A “shiny app” consists of two main components, a user interface and a server function. To use the infrastructure the shiny library must be attached to an R session. The application can be started in various ways; we use shinyApp and supply two arguments, ui and server.

• ui is an instance of shiny.tag.list. You can get a feel for this by inspecting the result of fluidPage().

• server is a function of three arguments input, output and session; the latter is optional. input is a list with bindings given values in the ui component, and output will be populated with elements in the server for rendering in the UI.

### An example with fluidPage

To appreciate what shiny is doing for you, try the following:

library(shiny)
fluidPage(
titlePanel("a title"),
sidebarPanel(
selectInput("seli1", "some letters", letters[1:4])
)
)


Set sink(file="dem.html") and run the above code again.
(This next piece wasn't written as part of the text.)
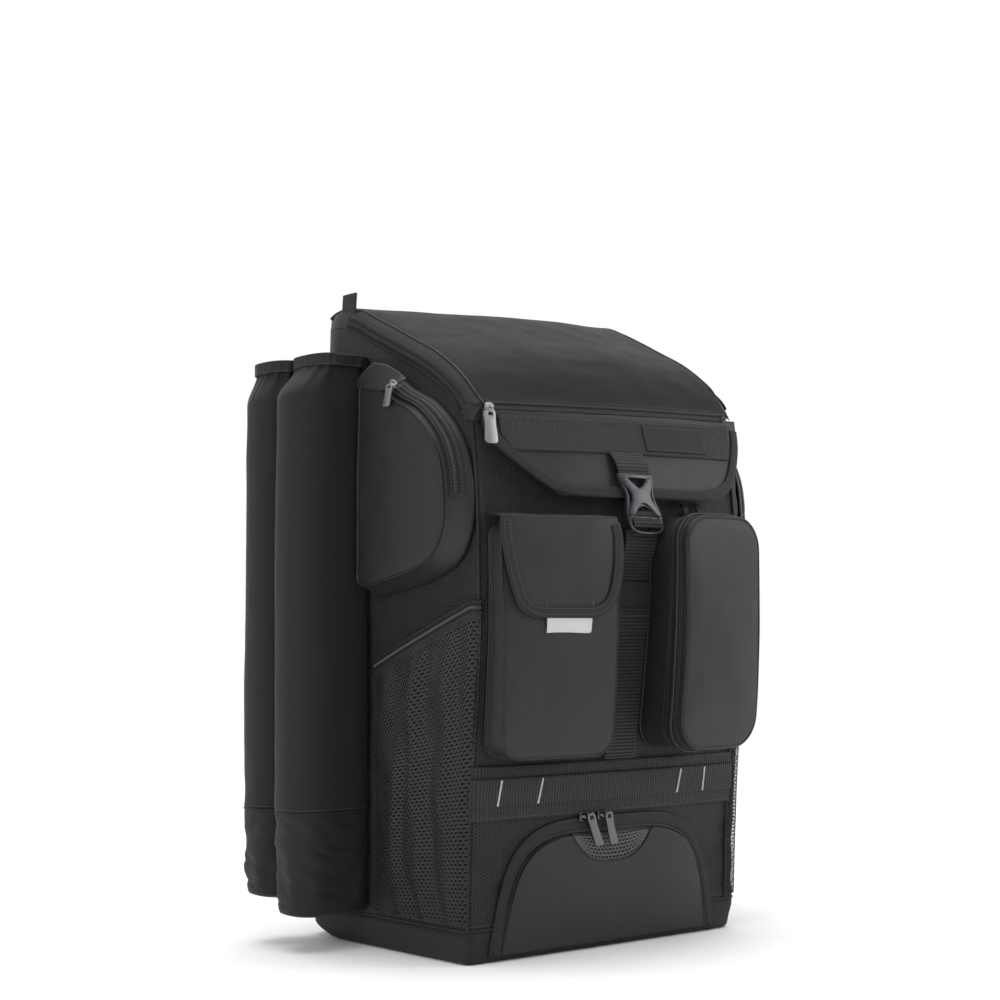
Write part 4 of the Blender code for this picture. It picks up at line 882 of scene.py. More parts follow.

Then issue sink(NULL); browseURL("dem.html"). R will fire up the browser and show a fairly anemic page. There will be a select control with options a, …, d. This particular example would be easy to code by hand, but the selectInput function allows you to develop controls with choices defined by any R vector. Furthermore, high-level R functions are defined to allow different kinds of input, which may be driven by mouse events.